Her presentation was substantially different from Jonathan Corum’s. Corum concentrated on his visual design process, but Popova focused on what she calls combinatorial thinking. Her goal is to combine lots of information with a little wisdom to produce an interesting and useful intellectual product that helps readers live reflectively.

Popova’s talk centered on the seven lessons that she learned from the first seven years of producing Brain Pickings. You can find the full post with commentary on her site, but I’ll summarize the points here as she did in her talk:

  1. Allow yourself the uncomfortable luxury of changing your mind.
  2. Do nothing out of guilt, or for prestige, status, money or approval alone.
  3. Be generous with your time and your resources and with giving credit and, especially, with your words.
  4. Build pockets of stillness into your life.
  5. Maya Angelou famously said, “When people tell you who they are, believe them”. But even more importantly, when people try to tell you who you are, don’t believe them.
  6. Presence is far more intricate and rewarding an art than productivity. As Annie Dillard memorably put it, “how we spend our days is, of course, how we spend our lives.”
  7. Debbie Millman captures our modern predicament beautifully: “Expect anything worthwhile to take a long time.”

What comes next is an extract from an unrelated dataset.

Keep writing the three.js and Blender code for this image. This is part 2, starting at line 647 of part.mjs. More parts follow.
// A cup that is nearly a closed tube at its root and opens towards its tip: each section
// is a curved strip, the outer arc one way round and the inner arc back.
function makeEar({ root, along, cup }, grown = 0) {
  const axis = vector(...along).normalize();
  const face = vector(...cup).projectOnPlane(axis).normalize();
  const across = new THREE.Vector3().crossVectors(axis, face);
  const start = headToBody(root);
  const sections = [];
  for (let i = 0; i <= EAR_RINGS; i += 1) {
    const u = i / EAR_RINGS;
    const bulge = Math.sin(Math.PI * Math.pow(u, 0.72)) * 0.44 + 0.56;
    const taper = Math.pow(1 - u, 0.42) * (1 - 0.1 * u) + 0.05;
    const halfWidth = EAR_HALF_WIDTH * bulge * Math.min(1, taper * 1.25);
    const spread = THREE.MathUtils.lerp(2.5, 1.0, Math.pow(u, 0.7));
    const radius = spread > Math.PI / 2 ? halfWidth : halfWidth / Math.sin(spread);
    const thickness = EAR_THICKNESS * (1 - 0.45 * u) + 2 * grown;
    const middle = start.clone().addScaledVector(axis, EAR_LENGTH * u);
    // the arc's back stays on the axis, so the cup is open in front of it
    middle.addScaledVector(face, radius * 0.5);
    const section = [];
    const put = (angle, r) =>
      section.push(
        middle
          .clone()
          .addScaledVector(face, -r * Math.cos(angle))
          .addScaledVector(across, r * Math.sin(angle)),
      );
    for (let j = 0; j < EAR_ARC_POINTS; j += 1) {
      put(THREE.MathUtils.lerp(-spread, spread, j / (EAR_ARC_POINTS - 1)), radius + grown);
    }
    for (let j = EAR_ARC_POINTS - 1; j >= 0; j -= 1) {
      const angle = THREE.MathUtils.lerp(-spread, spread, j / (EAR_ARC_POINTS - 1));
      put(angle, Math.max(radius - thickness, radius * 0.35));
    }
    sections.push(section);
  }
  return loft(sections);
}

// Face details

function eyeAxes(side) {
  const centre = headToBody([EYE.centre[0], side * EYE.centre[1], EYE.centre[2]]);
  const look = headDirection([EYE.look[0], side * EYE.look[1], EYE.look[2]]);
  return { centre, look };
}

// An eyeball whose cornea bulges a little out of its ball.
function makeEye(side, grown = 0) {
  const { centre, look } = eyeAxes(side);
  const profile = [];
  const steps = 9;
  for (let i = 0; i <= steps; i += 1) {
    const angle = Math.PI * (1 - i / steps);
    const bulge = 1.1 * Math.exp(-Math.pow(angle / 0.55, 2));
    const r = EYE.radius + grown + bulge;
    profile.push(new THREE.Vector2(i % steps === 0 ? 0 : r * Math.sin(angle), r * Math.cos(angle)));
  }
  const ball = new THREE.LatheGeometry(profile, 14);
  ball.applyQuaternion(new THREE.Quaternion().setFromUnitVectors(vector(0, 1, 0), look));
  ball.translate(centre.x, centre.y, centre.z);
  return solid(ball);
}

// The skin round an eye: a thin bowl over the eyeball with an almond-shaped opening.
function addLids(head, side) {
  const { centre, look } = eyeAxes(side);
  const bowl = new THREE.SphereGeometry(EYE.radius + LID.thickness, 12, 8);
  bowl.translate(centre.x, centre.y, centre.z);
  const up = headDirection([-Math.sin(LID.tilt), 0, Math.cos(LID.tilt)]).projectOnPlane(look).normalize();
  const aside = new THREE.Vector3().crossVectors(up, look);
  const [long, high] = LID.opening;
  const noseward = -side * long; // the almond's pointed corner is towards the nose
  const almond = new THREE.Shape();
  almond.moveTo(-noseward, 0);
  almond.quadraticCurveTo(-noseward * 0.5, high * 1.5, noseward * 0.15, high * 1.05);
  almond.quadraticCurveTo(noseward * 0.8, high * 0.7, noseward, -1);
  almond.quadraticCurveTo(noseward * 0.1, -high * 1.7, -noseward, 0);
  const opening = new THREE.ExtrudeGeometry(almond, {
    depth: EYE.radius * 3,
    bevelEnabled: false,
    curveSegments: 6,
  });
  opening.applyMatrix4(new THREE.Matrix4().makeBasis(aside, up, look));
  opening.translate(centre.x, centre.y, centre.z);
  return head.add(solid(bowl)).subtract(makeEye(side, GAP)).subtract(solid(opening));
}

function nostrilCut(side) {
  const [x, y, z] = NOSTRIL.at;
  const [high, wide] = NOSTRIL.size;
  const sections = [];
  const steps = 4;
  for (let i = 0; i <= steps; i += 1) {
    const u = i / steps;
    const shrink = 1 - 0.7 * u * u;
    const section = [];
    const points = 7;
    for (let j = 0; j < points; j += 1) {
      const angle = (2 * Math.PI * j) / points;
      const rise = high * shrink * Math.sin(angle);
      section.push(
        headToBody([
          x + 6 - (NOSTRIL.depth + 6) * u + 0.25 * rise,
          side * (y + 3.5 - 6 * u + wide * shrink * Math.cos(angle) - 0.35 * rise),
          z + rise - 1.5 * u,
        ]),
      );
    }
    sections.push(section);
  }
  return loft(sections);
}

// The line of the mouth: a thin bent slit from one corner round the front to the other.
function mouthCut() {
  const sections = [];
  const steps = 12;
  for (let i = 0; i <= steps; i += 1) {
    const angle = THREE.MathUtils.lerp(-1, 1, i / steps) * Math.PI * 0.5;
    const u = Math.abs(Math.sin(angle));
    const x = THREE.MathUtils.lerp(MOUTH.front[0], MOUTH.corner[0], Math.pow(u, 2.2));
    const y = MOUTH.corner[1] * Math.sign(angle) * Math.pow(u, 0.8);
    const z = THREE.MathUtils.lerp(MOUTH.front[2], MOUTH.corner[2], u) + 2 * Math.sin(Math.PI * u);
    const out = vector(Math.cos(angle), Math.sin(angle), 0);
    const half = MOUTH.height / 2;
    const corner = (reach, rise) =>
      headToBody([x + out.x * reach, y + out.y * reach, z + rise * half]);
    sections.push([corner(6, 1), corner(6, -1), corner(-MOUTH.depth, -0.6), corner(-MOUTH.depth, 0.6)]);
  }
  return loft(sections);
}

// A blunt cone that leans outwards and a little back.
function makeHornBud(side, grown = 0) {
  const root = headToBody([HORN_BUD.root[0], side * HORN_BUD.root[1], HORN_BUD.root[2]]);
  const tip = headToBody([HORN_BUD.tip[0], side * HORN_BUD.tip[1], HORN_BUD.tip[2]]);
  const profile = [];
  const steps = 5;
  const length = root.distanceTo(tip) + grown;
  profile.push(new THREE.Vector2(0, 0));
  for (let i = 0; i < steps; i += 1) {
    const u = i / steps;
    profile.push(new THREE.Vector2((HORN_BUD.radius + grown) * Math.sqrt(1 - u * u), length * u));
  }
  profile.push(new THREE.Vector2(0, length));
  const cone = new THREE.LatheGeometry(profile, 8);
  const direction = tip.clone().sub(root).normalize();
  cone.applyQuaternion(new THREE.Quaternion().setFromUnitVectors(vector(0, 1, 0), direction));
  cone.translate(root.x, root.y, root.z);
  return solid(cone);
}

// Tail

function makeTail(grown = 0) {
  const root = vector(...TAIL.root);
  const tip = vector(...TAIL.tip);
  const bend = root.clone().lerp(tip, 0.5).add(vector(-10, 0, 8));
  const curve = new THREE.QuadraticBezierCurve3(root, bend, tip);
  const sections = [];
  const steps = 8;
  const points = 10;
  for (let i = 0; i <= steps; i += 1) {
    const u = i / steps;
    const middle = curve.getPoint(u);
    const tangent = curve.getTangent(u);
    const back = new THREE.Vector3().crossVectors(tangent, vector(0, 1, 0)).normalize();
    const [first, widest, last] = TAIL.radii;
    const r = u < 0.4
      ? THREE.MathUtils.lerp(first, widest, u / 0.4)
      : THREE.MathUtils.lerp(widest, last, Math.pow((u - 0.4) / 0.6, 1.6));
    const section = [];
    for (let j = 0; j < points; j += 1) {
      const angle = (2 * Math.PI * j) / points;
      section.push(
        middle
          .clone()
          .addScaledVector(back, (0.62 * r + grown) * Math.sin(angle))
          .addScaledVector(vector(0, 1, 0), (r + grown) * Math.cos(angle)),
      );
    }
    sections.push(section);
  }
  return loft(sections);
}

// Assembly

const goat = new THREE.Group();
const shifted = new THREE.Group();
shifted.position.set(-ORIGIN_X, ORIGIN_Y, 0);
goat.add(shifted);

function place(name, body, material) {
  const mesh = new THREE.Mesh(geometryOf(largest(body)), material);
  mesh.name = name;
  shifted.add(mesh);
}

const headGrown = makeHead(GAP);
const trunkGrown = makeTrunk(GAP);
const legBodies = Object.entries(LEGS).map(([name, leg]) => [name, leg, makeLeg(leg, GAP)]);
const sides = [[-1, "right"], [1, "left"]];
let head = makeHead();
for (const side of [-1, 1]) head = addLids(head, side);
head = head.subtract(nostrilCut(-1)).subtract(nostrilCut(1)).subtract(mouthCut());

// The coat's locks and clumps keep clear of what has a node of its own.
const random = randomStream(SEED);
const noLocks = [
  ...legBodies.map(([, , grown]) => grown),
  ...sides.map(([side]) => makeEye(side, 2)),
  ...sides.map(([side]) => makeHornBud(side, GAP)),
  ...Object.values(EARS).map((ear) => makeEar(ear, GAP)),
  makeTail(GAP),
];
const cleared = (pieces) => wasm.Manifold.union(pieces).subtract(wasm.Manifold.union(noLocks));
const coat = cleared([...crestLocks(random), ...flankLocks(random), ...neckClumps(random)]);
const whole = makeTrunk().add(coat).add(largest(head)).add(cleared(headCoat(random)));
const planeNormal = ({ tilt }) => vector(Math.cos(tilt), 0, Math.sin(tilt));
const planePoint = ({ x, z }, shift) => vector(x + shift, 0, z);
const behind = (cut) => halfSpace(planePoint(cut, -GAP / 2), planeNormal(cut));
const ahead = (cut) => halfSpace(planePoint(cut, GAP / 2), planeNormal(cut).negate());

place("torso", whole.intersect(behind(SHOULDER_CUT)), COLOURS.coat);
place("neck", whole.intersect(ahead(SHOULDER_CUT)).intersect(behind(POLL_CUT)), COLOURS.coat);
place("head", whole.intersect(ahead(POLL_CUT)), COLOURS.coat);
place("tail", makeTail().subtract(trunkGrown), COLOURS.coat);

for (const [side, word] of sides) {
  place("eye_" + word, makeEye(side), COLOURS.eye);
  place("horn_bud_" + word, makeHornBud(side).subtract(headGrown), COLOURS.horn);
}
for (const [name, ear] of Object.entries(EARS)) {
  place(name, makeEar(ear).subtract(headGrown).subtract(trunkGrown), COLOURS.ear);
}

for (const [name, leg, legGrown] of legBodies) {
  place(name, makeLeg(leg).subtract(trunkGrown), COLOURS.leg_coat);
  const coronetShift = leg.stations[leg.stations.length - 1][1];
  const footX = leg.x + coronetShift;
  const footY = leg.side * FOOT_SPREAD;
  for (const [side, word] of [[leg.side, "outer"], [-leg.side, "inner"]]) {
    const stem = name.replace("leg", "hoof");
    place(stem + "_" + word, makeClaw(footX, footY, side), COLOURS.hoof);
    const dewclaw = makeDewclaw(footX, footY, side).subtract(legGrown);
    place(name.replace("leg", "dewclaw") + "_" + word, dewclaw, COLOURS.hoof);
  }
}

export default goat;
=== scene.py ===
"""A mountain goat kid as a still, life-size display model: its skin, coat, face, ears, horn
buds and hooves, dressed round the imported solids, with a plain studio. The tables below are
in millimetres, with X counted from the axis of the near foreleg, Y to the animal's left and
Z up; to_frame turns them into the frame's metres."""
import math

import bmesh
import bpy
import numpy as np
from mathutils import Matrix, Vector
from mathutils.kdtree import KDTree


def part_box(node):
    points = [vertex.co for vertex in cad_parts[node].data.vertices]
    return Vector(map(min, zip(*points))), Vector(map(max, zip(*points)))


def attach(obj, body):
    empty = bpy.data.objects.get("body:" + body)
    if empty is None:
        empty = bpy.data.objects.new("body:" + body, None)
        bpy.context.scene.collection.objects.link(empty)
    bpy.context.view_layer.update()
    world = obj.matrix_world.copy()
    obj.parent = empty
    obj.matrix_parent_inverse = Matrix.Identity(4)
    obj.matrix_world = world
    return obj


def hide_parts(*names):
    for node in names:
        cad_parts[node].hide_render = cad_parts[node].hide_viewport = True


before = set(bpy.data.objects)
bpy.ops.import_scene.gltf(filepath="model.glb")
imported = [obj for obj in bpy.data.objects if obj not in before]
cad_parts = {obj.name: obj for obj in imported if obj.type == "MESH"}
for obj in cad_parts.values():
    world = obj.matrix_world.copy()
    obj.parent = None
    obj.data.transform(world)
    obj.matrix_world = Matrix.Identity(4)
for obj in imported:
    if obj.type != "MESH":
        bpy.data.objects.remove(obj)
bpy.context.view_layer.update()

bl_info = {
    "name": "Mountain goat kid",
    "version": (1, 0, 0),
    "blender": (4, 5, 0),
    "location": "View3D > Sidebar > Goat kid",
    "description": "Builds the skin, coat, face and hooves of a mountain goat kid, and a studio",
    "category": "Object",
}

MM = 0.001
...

Popova went into points six and the seven in a bit more detail, offering quotes from Mary Oliver, Tchaikovsky, Chuck Close, and Isabel Allende to support her points. She also shared a link to an interesting visualization summarizing the sleep habits of successful writers. Though the data was necessarily a bit piecemeal and anecdotal, it appears that late risers, meaning those who typically awake around 10 AM or 11 AM, tend to produce more work but win fewer awards. For someone like me, who is firmly in the late riser camp, the good news is that there is no secret hour of awakening that means you will win a Pulitzer Prize.

She also noted that, in many ways, our work ethic fights us. American culture measures us by what we achieve and, while just showing up is important to success in life, she feels we can let ourselves fall into a routine of meaningless productivity without truly living.

Popova’s presentation was substantially different from Corum’s and, at first, I was a little put off by the lack of compelling visuals like those presented by a member of the New York Times media team. Once I realized that her focus was more on internal processes as opposed to audience-focused visualizations, I was able to appreciate her points and ended up getting quite a lot out of her presentation. She also landed me as a new supporter of Brain Pickings, earning her the price of a cup of tea each month.